Tosun, projelendirme sürecini şöyle anlattı: “Atilla Koç’tan Sinop kalelerinin projelendirilmesini talep ettim. Sağ olsun kabul etti, ödenek gönderdi. İhaleyi şimdiki Elazığ CHP Milletvekili Gürsel Erol aldı. Vali Şanal, cezaevini projelendirmesini istedi. Gürsel Erol, 50 bin TL’si peşin, kalan 250 bin TL’si sonra ödenmek üzere kabul etti. 50 bin TL’yi müze ihalesinden artan para ile ödedik. Şanal görevden ayrıldı, özel idare parayı ödemedi. Müfettişler geldi, yasal mevzuat değişti. Başsavcı müdahale etti, Ada Otel’in satışından kalan para ödendi. Projeler kuruldan geçirildi, teslim edildi. Yerelde Cemalettin Ercan ve Salim Akbaş destek verdi.”
2008 yılında dönemin Kültür ve Turizm Bakanlığı Müsteşarı Özgür Özarslan’ın Sinop’u ziyaretiyle sürecin ivme kazandığını vurgulayan Tosun, şunları kaydetti: “Özgür Bey Sinop’a geldi, Bayraktepe’den şehre bakarak ‘Bu Sinop çarpık yapılaşma ile bozulmuş, ama hâlâ kurtarabiliriz’ dedi. UNESCO ve AB projeleriyle bu işi yapabiliriz görüşünü ortaya koydu. Ben de ‘Bu toprağın çocuğuyum, risk alırım’ dedim. Bu işlerle uğraşmak kolay değil; rant çevrelerinin huzuru kaçar, baskılar olur. Nitekim 2016’da bu baskılarla görevden alındım, mahkeme kararıyla 2018’de geri döndüm ama proje sekteye uğradı. Bu proje ile rantı bozulanların baskısı büyüktü.”

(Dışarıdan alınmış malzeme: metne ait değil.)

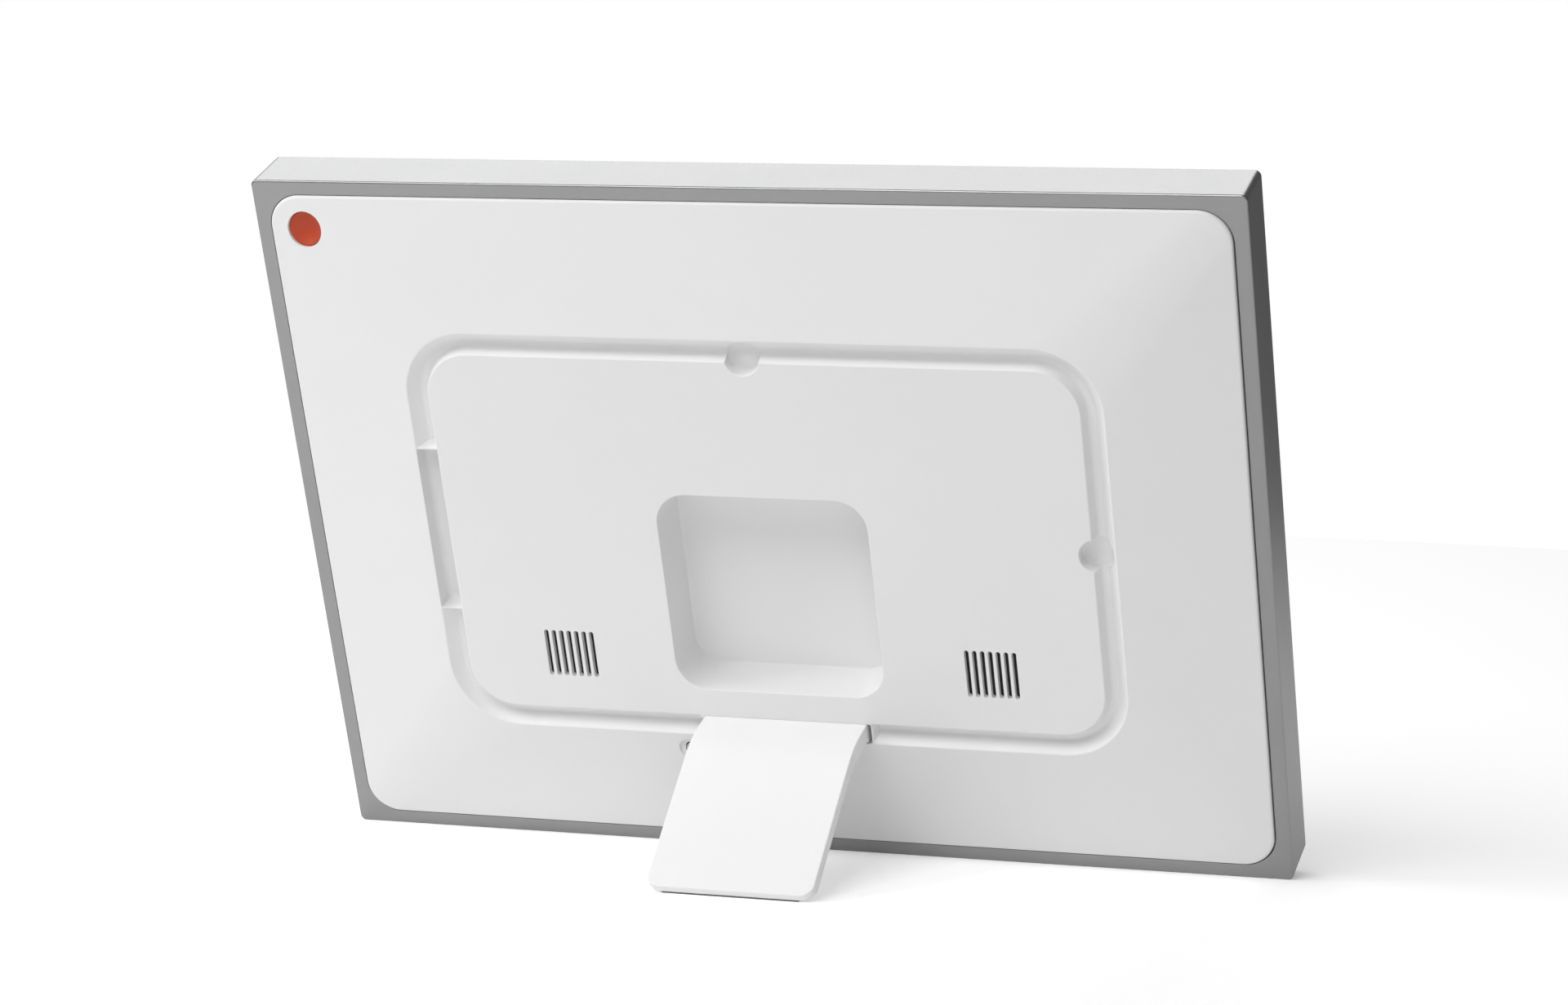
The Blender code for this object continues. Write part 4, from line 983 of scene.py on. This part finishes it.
# ------------------------------------------------------------------ stand
def stand_section():
    """Side view (y, z) of the leg: its corners with their radii, and the blade's direction."""
    along = Vector((cos(STAND_ANGLE), -sin(STAND_ANGLE)))
    inward = Vector((-sin(STAND_ANGLE), -cos(STAND_ANGLE)))
    down = Vector((sin(LEAN), -cos(LEAN)))
    bend = Vector((STAND_BEND_Y, NECK_TOP))
    clear = PAD_T + APART + EDGE * sin(LEAN)
    rise = -(bend + TOE_END_H * inward).dot(down) - clear
    toe = bend + along * (rise / sin(STAND_ANGLE + LEAN))
    end = toe + TOE_END_H * inward
    facet = (STAND_T - TOE_END_H) / sin(STAND_ANGLE + LEAN)
    heel = end - facet * Vector((cos(LEAN), sin(LEAN)))
    neck_low = NECK_TOP - NECK_T
    slot_low = NECK_TOP - NECK_SLOT_T
    corner_y = STAND_BEND_Y + (NECK_T - STAND_T / cos(STAND_ANGLE)) / tan(STAND_ANGLE)
    inside_y = SLOT_FLOOR_Y + GAP
    corners = (
        (inside_y, NECK_TOP, 0.0004),
        (*bend, STAND_BEND_R),
        (*toe, 0.00035),
        (*end, 0.0002),
        (*heel, 0.0004),
        (corner_y, neck_low, 0.0250),
        (PLATEAU_Y + 0.0015, neck_low, 0.0006),
        (PLATEAU_Y - 0.0005, slot_low, 0.0006),
        (inside_y, slot_low, 0.0004),
    )
    return corners, along


def shrunk(corners, by):
    """The section's corners moved inwards by a distance, with their radii to match."""
    spots = [Vector(corner[:2]) for corner in corners]
    result = []
    for i, (u, v, radius) in enumerate(corners):
        before = (spots[i] - spots[i - 1]).normalized()
        after = (spots[(i + 1) % len(spots)] - spots[i]).normalized()
        inward = Vector((before.y, -before.x)), Vector((after.y, -after.x))
        move = (inward[0] + inward[1]) * (by / (1 + inward[0].dot(inward[1])))
        hollow = before.cross(after) > 0
        result.append((u + move.x, v + move.y, max(radius + (by if hollow else -by), LEAST_R)))
    return result


def build_stand():
    """Sections side by side across the leg. Near its sides the toe draws back, which rounds its
    corners, and the section shrinks, which rounds its edges. A station is the place of a section
    across the leg and how much it shrinks."""
    corners, along = stand_section()
    toe_corners = (2, 3, 4)
    toe_start = STAND_HALF_W - TOE_R
    toe_run = TOE_R - STAND_SIDE_R
    stations = [(toe_start + toe_run * sin(pi / 2 * step / 12), 0.0) for step in range(12)]
    for step in range(6):
        angle = pi / 2 * step / 5
        stations.append((STAND_HALF_W - STAND_SIDE_R * (1 - sin(angle)),
                         STAND_SIDE_R * (1 - cos(angle))))
    rows = []
    for x, by in [(-x, by) for x, by in reversed(stations)] + stations:
        into = max(abs(x) - toe_start, 0.0)
        back = TOE_R - sqrt(max(TOE_R ** 2 - into ** 2, 0.0))
        moved = []
        for number, (y, z, radius) in enumerate(corners):
            shift = -back * along if number in toe_corners else Vector((0, 0))
            moved.append((y + shift.x, z + shift.y, radius))
        rows.append([(x, y, z) for y, z in rounded(shrunk(moved, by), closed=True, steps=8)])
    leg = lofted("plug_in_stand", rows)
    settle(leg)
    # The stand wears the lighter copy of the white plastic: painted light on its upward-facing
    # face.
    wear(leg, STAND_WHITE_PAINTED_LIGHTER, "stand", "white_plastic", "stand_leg")


# ------------------------------------------------------------------ studio
CAMERA_AT = Vector((-0.3956, 1.0487, 0.6516))
CAMERA_LOOK = Vector((0.3149, -0.9418, -0.1174))
CAMERA_LENS = 100.27

FLOOR_RINGS = (0.10, 0.25, 0.45, 0.65, 0.78, 0.80)
FLOOR_STEPS = 96
WHITE = (1.0, 1.0, 1.0, 1.0)

# Each softbox faces LIGHTS_AIM from LIGHTS_REACH away. It has an azimuth from +x towards +y and a
# height over the table in degrees, a width and a height in metres, and a power in watts.
LIGHTS_AIM = Vector((0.0, 0.0, 0.08))
LIGHTS_REACH = 1.60
SOFTBOXES = {
    "key": (25.0, 36.0, 0.6, 0.6, 9.2),
    "above_camera": (75.0, 45.0, 1.0, 0.8, 13.0),
    "low_card": (110.0, 2.0, 0.8, 0.24, 2.0),
    "behind": (-70.0, 48.0, 1.3, 0.9, 9.1),
    "far_corner": (-45.0, 30.0, 0.8, 0.6, 0.6),
}
AMBIENT = 0.155         # the surround's light on the object
SURROUND = 1.0          # the surround as the camera sees it
FLOOR_LIGHT = 0.12      # the floor's glow on the object, as of a lit table
FLOOR_GLOW = 0.30       # the floor's glow as the camera sees it


def build_floor():
    """A round table top of white paper."""
    bm = bmesh.new()
    angles = [2 * pi * i / FLOOR_STEPS for i in range(FLOOR_STEPS)]
    rings = [[bm.verts.new((radius * cos(a), radius * sin(a), 0.0)) for a in angles]
             for radius in FLOOR_RINGS]
    bm.faces.new(rings[0])
    for low, high in zip(rings, rings[1:]):
        for i in range(FLOOR_STEPS):
            j = (i + 1) % FLOOR_STEPS
            bm.faces.new((low[i], low[j], high[j], high[i]))
    mesh = mesh_from(bm, "table_top")
    floor = bpy.data.objects.new("table_top", mesh)
    bpy.context.scene.collection.objects.link(floor)
    finish = Finish("table_paper_finish", (0.90, 0.90, 0.90), 0.85)
    finish.colours(finish.noise(0.20, 2.0), (0.895, 0.895, 0.895))
    finish.roughness(finish.noise(0.002), 0.80, 0.90)
    path = finish.tree.nodes.new("ShaderNodeLightPath")
    glow = finish.spread(path.outputs["Is Camera Ray"], FLOOR_LIGHT, FLOOR_GLOW, 0.0, 1.0)
    finish.tree.links.new(glow, finish.shader.inputs["Emission Strength"])
    finish.set("Emission Color", WHITE)
    mesh.materials.append(finish.material)


def build_lights():
    """Softboxes that light the object and don't show themselves."""
    for name, (azimuth, height, width, tall, power) in SOFTBOXES.items():
        turn = Matrix.Rotation(radians(azimuth), 3, "Z") @ Matrix.Rotation(radians(-height), 3, "Y")
        away = turn @ Vector((1.0, 0.0, 0.0))
        light = bpy.data.lights.new(name, "AREA")
        light.shape = "RECTANGLE"
        light.size = width
        light.size_y = tall
        light.energy = power
        box = bpy.data.objects.new(name, light)
        bpy.context.scene.collection.objects.link(box)
        box.location = LIGHTS_AIM + LIGHTS_REACH * away
        box.rotation_euler = away.to_track_quat("Z", "Y").to_euler()
        box.visible_camera = False


def build_world():
    """A white surround for the camera. What lights the object is a dim one."""
    world = bpy.data.worlds.new("studio")
    bpy.context.scene.world = world
    world.use_nodes = True
    tree = world.node_tree
    tree.nodes.clear()
    output = tree.nodes.new("ShaderNodeOutputWorld")
    path = tree.nodes.new("ShaderNodeLightPath")
    mix = tree.nodes.new("ShaderNodeMixShader")
    tree.links.new(path.outputs["Is Camera Ray"], mix.inputs["Fac"])
    for number, strength in enumerate((AMBIENT, SURROUND), 1):
        light = tree.nodes.new("ShaderNodeBackground")
        light.inputs["Color"].default_value = WHITE
        light.inputs["Strength"].default_value = strength
        tree.links.new(light.outputs["Background"], mix.inputs[number])
    tree.links.new(mix.outputs["Shader"], output.inputs["Surface"])


def build_camera():
    """The photograph's camera, from the perspective fit to its straight edges."""
    data = bpy.data.cameras.new("camera")
    data.lens = CAMERA_LENS
    data.sensor_width = 36.0
    data.clip_start = 0.01
    camera = bpy.data.objects.new("camera", data)
    bpy.context.scene.collection.objects.link(camera)
    camera.location = PANEL @ CAMERA_AT
    camera.rotation_euler = CAMERA_LOOK.to_track_quat("-Z", "Y").to_euler()
    bpy.context.scene.camera = camera


finish_cad_nodes()
build_outer_frame()
build_rear_cover()
build_button()
build_mat()
build_stand()
build_floor()
build_lights()
build_world()
build_camera()
bpy.context.scene.view_settings.view_transform = "Standard"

Tosun, projeye emek verenleri anmadan geçmedi: “Müsteşar Özarslan Ankara’ya dönünce AB proje ekibini Sinop’a yolladı. Hakan Tanrıöver ve Hale Özel bu projede çok risk aldı, Sinop adına çok teşekkür ediyorum. Ben 2020’de emekli oldum. Ancak bu iki ismin hizmetleri hiçe sayıldı ve projeden uzaklaştırıldılar. 2008’de üç proje geliştirdik: Balatlar Arkeolojik Sit, Paşa Tabyaları Askeri Sit ve Tarihi Cezaevi Kentsel Sit. Ancak kurul süreci uzun olur diye Zeki Şanal’ın önceden onaylattığı cezaevi projesine yoğunlaştık. Projenin Bakanlığa devrinde rahmetli Hüseyin Erol ve Abdullah Batur destek verdi. Rahmetli Belediye Başkanı Baki Ergül de her konuda yanımızda oldu. Alan yönetimini birlikte kurduk.”
“İşte AB Tarihi Cezaevi projesi, Müsteşarımızın Bayraktepe’de söylediği ‘Bu Sinop hâlâ kurtarılabilir’ sözünden doğdu. Gelecek yazımda Alan Yönetimi ve restorasyon sürecini tarihe not düşeceğim” diyen Tosun, katkı veren herkese teşekkür etti ve vefasızlık gösterenleri eleştirdi.